- [GIVEN PROBLEM]: Leave out the images and repeat the listing below without a single change.

───── DATA SUPPLIED ─────

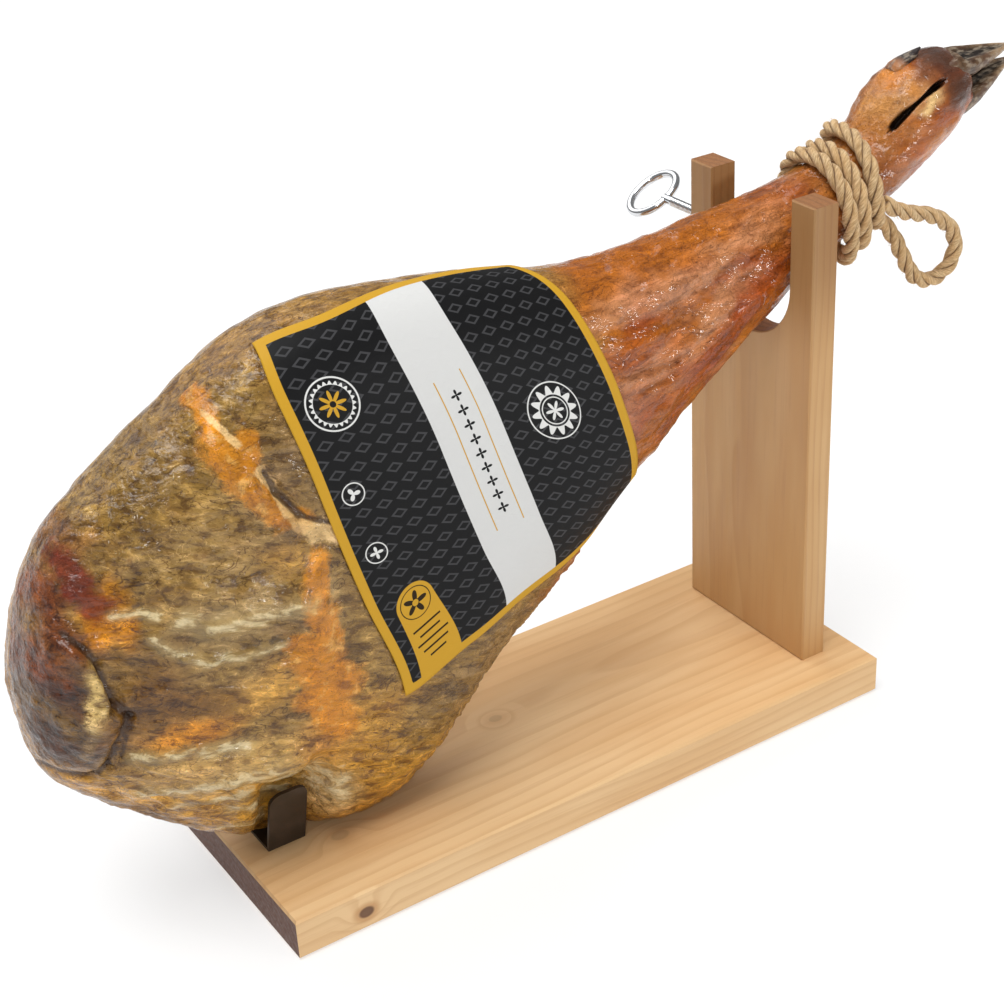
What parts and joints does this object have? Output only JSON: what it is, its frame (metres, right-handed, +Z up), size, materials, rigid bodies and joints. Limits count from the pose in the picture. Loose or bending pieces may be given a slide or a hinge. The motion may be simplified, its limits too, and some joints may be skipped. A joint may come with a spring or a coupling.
{
  "type": "cured ham on a stand",
  "caption": "Whole cured shoulder of ham with its trotter, wrapped by a printed sheet, roped at the shank and held in a pine stand with a steel bracket and a clamp screw.",
  "frame": {"origin": "centre of the base board's underside", "axes": "+X along the board towards the upright and the trotter, -Y out of the ham's broad outer face, +Z up"},
  "size_m": [0.6681, 0.1984, 0.3754],
  "materials": {
    "board_pine": "planed and oiled",
    "upright_pine": "planed and oiled",
    "black_steel": "satin black",
    "chrome": "polished",
    "cured_rind": "greasy sheen",
    "print": "smooth print",
    "rope": "laid natural fibre"
  },
  "bodies": {
    "stand": {"base_board": "board_pine", "upright": "upright_pine", "rim_bracket": "black_steel", "ham": "cured_rind", "printed_sheet": "print", "rope_winding": "rope", "rope_loop": "rope"},
    "clamp_screw": {"clamp_screw": "chrome"}
  },
  "joints": [
    {"name": "screw_turn", "type": "hinge", "parent": "stand", "child": "clamp_screw", "pos_m": [0.1745, 0.06, 0.285], "axis": [0, 1, 0], "continuous": true}
  ]
}
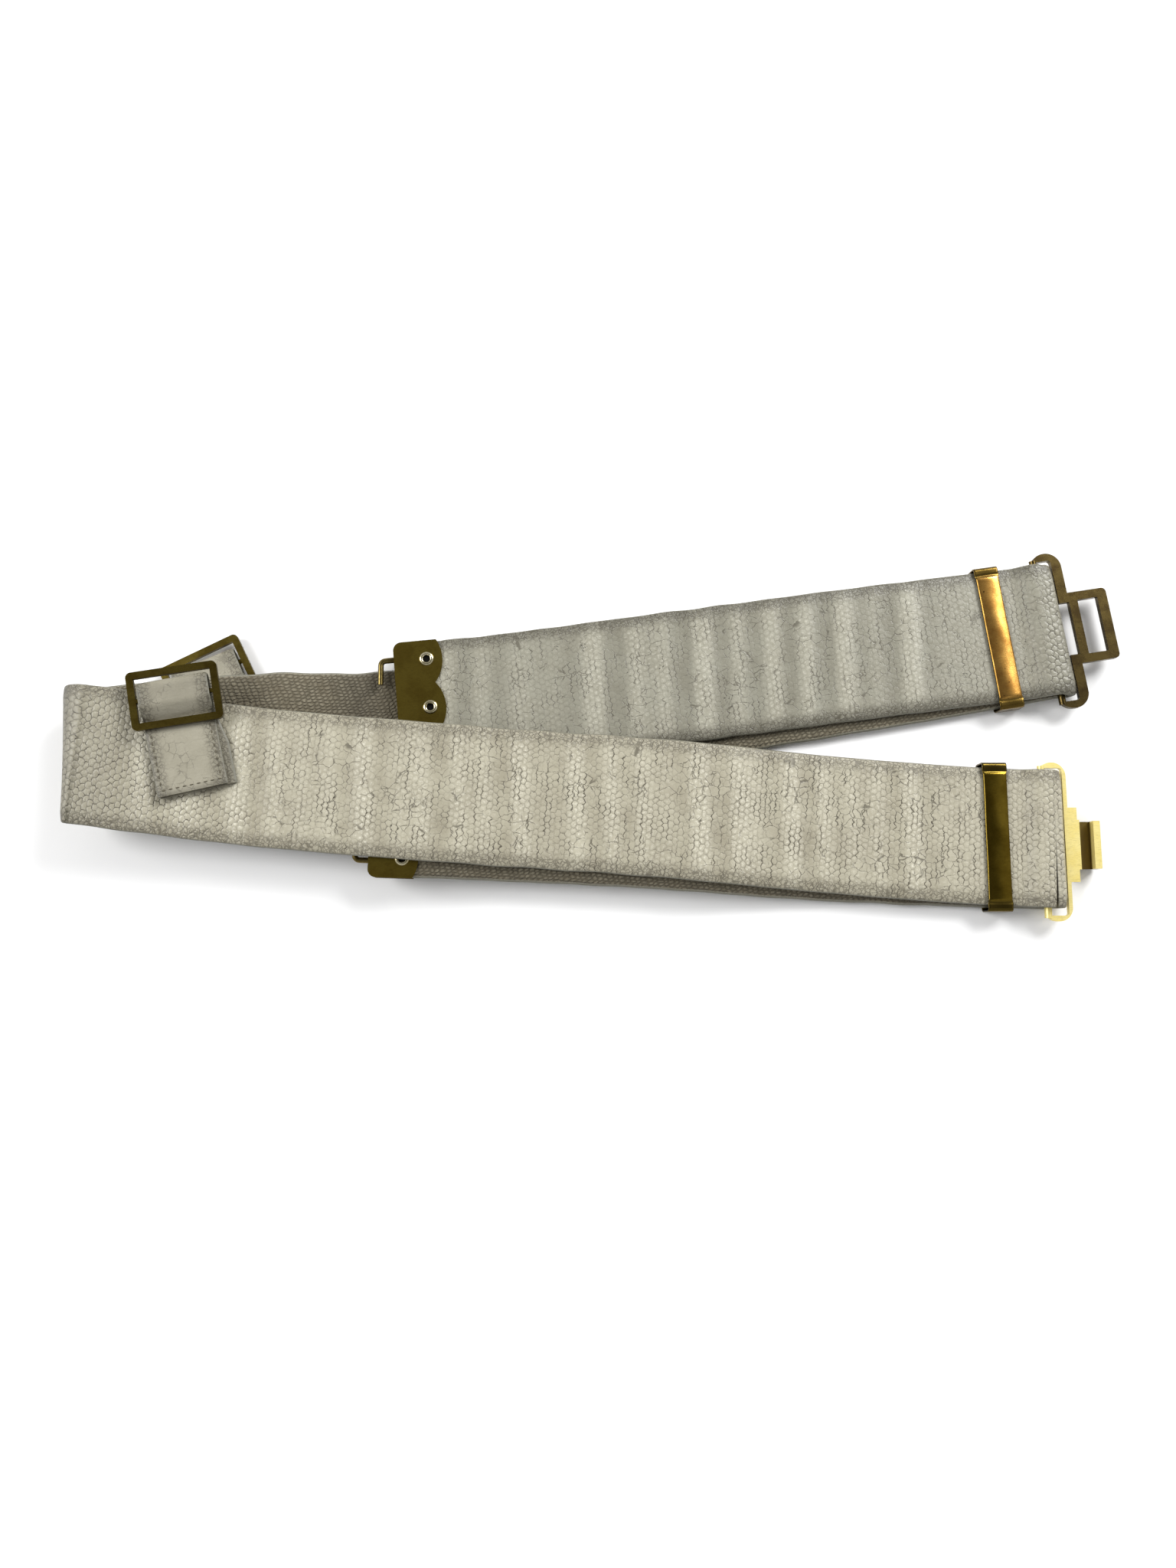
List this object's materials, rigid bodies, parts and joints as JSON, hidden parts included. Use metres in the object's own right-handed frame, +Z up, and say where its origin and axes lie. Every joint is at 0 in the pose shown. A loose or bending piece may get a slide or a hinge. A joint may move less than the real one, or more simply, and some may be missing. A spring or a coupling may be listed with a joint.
{
  "type": "folded webbing waist belt with brass hook and loop clasps",
  "caption": "Painted webbing waist belt with a brass hook clasp and loop clasp, keepers, riveted brass tips with wire hooks and two sewn buckles, folded and laid flat.",
  "frame": {"origin": "on the table under the middle of the laid-down belt's footprint", "axes": "+X along the belt from the fold towards the clasps, +Y across it towards the loop clasp, +Z up from the table"},
  "size_m": [0.4426, 0.1566, 0.0297],
  "materials": {
    "webbing": "cracked off-white paint over cotton webbing",
    "webbing_inner": "bare woven cotton, inner face",
    "chape": "worn off-white cotton webbing",
    "thread": "waxed sewing thread",
    "tip_brass": "olive brown tarnished sheet",
    "wire_brass": "dark tarnished wire",
    "eyelet": "silvery worn brass",
    "keeper_copper": "polished copper gold with spots",
    "keeper_olive": "olive brass with a bright worn edge",
    "clasp_bronze": "dark bronze",
    "clasp_gold": "bright yellow brass",
    "buckle_brass": "olive tarnished brass"
  },
  "bodies": {
    "belt": {"webbing_rear": "webbing", "webbing_front": "webbing", "webbing_end_a": "webbing", "webbing_end_b": "webbing", "tip_plate_a": "tip_brass", "tip_plate_b": "tip_brass", "tip_hooks_a": "wire_brass", "tip_hooks_b": "wire_brass", "eyelet_a1": "eyelet", "eyelet_a2": "eyelet", "eyelet_a3": "eyelet", "eyelet_b1": "eyelet", "eyelet_b2": "eyelet", "eyelet_b3": "eyelet", "chape_front": "chape", "chape_rear": "chape"},
    "keeper_a_body": {"keeper_a": "keeper_copper"},
    "keeper_b_body": {"keeper_b": "keeper_olive"},
    "clasp_loop_body": {"clasp_loop": "clasp_bronze"},
    "clasp_hook_body": {"clasp_hook": "clasp_gold"},
    "buckle_front_body": {"buckle_front": "buckle_brass"},
    "buckle_rear_body": {"buckle_rear": "buckle_brass"}
  },
  "joints": [
    {"name": "keeper_a_slide", "type": "slide", "parent": "belt", "child": "keeper_a_body", "axis": [0.9888, 0.1495, 0], "range_m": [-0.008, 0.003]},
    {"name": "keeper_b_slide", "type": "slide", "parent": "belt", "child": "keeper_b_body", "axis": [0.9994, -0.0349, 0], "range_m": [-0.008, 0.003]},
    {"name": "clasp_loop_swing", "type": "hinge", "parent": "belt", "child": "clasp_loop_body", "pos_m": [0.19168, 0.04385, 0.0061], "axis": [0.1547, -0.988, 0], "range_deg": [-90, 90]},
    {"name": "clasp_hook_swing", "type": "hinge", "parent": "belt", "child": "clasp_hook_body", "pos_m": [0.18558, -0.04525, 0.0061], "axis": [0, -1, 0], "range_deg": [-90, 90]},
    {"name": "buckle_front_tilt", "type": "hinge", "parent": "belt", "child": "buckle_front_body", "pos_m": [-0.17117, 0.0121, 0.0255], "axis": [-0.9802, -0.1779, 0.0869], "range_deg": [0, 28]},
    {"name": "buckle_rear_tilt", "type": "hinge", "parent": "belt", "child": "buckle_rear_body", "pos_m": [-0.16497, 0.02535, 0.00315], "axis": [0.8949, 0.4462, 0], "range_deg": [0, 33]}
  ]
}
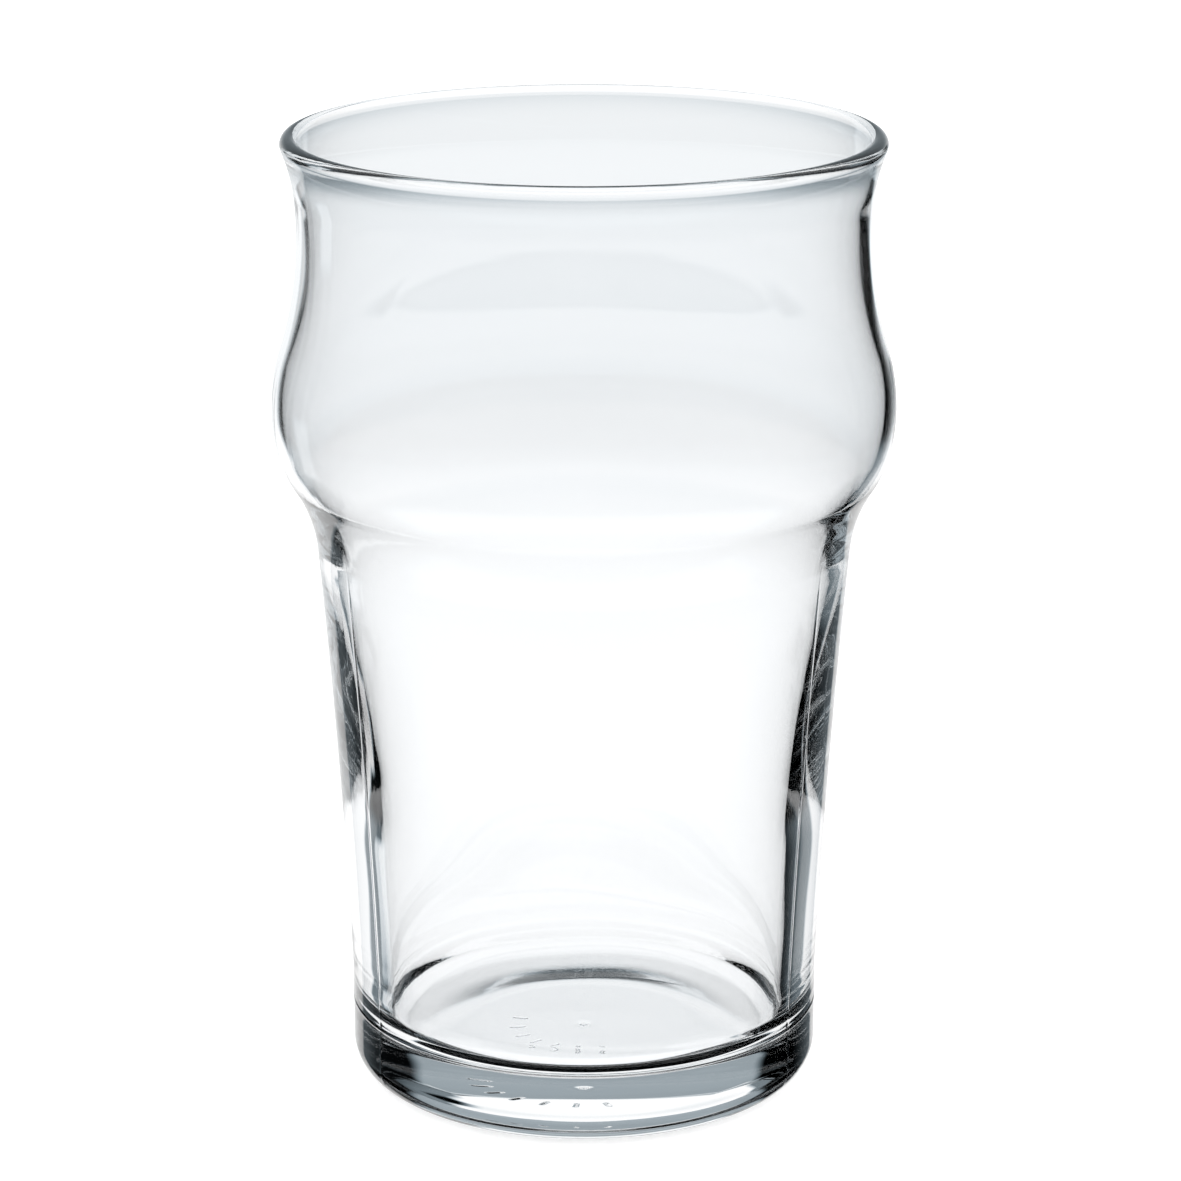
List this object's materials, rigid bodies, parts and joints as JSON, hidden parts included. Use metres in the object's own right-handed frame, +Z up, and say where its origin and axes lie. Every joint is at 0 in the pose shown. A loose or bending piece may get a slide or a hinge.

─────

- [EXERCISE RESULT]:
What parts and joints does this object have? Output only JSON: what it is, its frame (metres, right-handed, +Z up), size, materials, rigid bodies and joints. Limits count from the pose in the picture. Loose or bending pieces may be given a slide or a hinge. The motion may be simplified, its limits too, and some joints may be skipped. A joint may come with a spring or a coupling.
{
  "type": "cured ham on a stand",
  "caption": "Whole cured shoulder of ham with its trotter, wrapped by a printed sheet, roped at the shank and held in a pine stand with a steel bracket and a clamp screw.",
  "frame": {"origin": "centre of the base board's underside", "axes": "+X along the board towards the upright and the trotter, -Y out of the ham's broad outer face, +Z up"},
  "size_m": [0.6681, 0.1984, 0.3754],
  "materials": {
    "board_pine": "planed and oiled",
    "upright_pine": "planed and oiled",
    "black_steel": "satin black",
    "chrome": "polished",
    "cured_rind": "greasy sheen",
    "print": "smooth print",
    "rope": "laid natural fibre"
  },
  "bodies": {
    "stand": {"base_board": "board_pine", "upright": "upright_pine", "rim_bracket": "black_steel", "ham": "cured_rind", "printed_sheet": "print", "rope_winding": "rope", "rope_loop": "rope"},
    "clamp_screw": {"clamp_screw": "chrome"}
  },
  "joints": [
    {"name": "screw_turn", "type": "hinge", "parent": "stand", "child": "clamp_screw", "pos_m": [0.1745, 0.06, 0.285], "axis": [0, 1, 0], "continuous": true}
  ]
}
List this object's materials, rigid bodies, parts and joints as JSON, hidden parts included. Use metres in the object's own right-handed frame, +Z up, and say where its origin and axes lie. Every joint is at 0 in the pose shown. A loose or bending piece may get a slide or a hinge. A joint may move less than the real one, or more simply, and some may be missing. A spring or a coupling may be listed with a joint.
{
  "type": "folded webbing waist belt with brass hook and loop clasps",
  "caption": "Painted webbing waist belt with a brass hook clasp and loop clasp, keepers, riveted brass tips with wire hooks and two sewn buckles, folded and laid flat.",
  "frame": {"origin": "on the table under the middle of the laid-down belt's footprint", "axes": "+X along the belt from the fold towards the clasps, +Y across it towards the loop clasp, +Z up from the table"},
  "size_m": [0.4426, 0.1566, 0.0297],
  "materials": {
    "webbing": "cracked off-white paint over cotton webbing",
    "webbing_inner": "bare woven cotton, inner face",
    "chape": "worn off-white cotton webbing",
    "thread": "waxed sewing thread",
    "tip_brass": "olive brown tarnished sheet",
    "wire_brass": "dark tarnished wire",
    "eyelet": "silvery worn brass",
    "keeper_copper": "polished copper gold with spots",
    "keeper_olive": "olive brass with a bright worn edge",
    "clasp_bronze": "dark bronze",
    "clasp_gold": "bright yellow brass",
    "buckle_brass": "olive tarnished brass"
  },
  "bodies": {
    "belt": {"webbing_rear": "webbing", "webbing_front": "webbing", "webbing_end_a": "webbing", "webbing_end_b": "webbing", "tip_plate_a": "tip_brass", "tip_plate_b": "tip_brass", "tip_hooks_a": "wire_brass", "tip_hooks_b": "wire_brass", "eyelet_a1": "eyelet", "eyelet_a2": "eyelet", "eyelet_a3": "eyelet", "eyelet_b1": "eyelet", "eyelet_b2": "eyelet", "eyelet_b3": "eyelet", "chape_front": "chape", "chape_rear": "chape"},
    "keeper_a_body": {"keeper_a": "keeper_copper"},
    "keeper_b_body": {"keeper_b": "keeper_olive"},
    "clasp_loop_body": {"clasp_loop": "clasp_bronze"},
    "clasp_hook_body": {"clasp_hook": "clasp_gold"},
    "buckle_front_body": {"buckle_front": "buckle_brass"},
    "buckle_rear_body": {"buckle_rear": "buckle_brass"}
  },
  "joints": [
    {"name": "keeper_a_slide", "type": "slide", "parent": "belt", "child": "keeper_a_body", "axis": [0.9888, 0.1495, 0], "range_m": [-0.008, 0.003]},
    {"name": "keeper_b_slide", "type": "slide", "parent": "belt", "child": "keeper_b_body", "axis": [0.9994, -0.0349, 0], "range_m": [-0.008, 0.003]},
    {"name": "clasp_loop_swing", "type": "hinge", "parent": "belt", "child": "clasp_loop_body", "pos_m": [0.19168, 0.04385, 0.0061], "axis": [0.1547, -0.988, 0], "range_deg": [-90, 90]},
    {"name": "clasp_hook_swing", "type": "hinge", "parent": "belt", "child": "clasp_hook_body", "pos_m": [0.18558, -0.04525, 0.0061], "axis": [0, -1, 0], "range_deg": [-90, 90]},
    {"name": "buckle_front_tilt", "type": "hinge", "parent": "belt", "child": "buckle_front_body", "pos_m": [-0.17117, 0.0121, 0.0255], "axis": [-0.9802, -0.1779, 0.0869], "range_deg": [0, 28]},
    {"name": "buckle_rear_tilt", "type": "hinge", "parent": "belt", "child": "buckle_rear_body", "pos_m": [-0.16497, 0.02535, 0.00315], "axis": [0.8949, 0.4462, 0], "range_deg": [0, 33]}
  ]
}
List this object's materials, rigid bodies, parts and joints as JSON, hidden parts included. Use metres in the object's own right-handed frame, +Z up, and say where its origin and axes lie. Every joint is at 0 in the pose shown. A loose or bending piece may get a slide or a hinge.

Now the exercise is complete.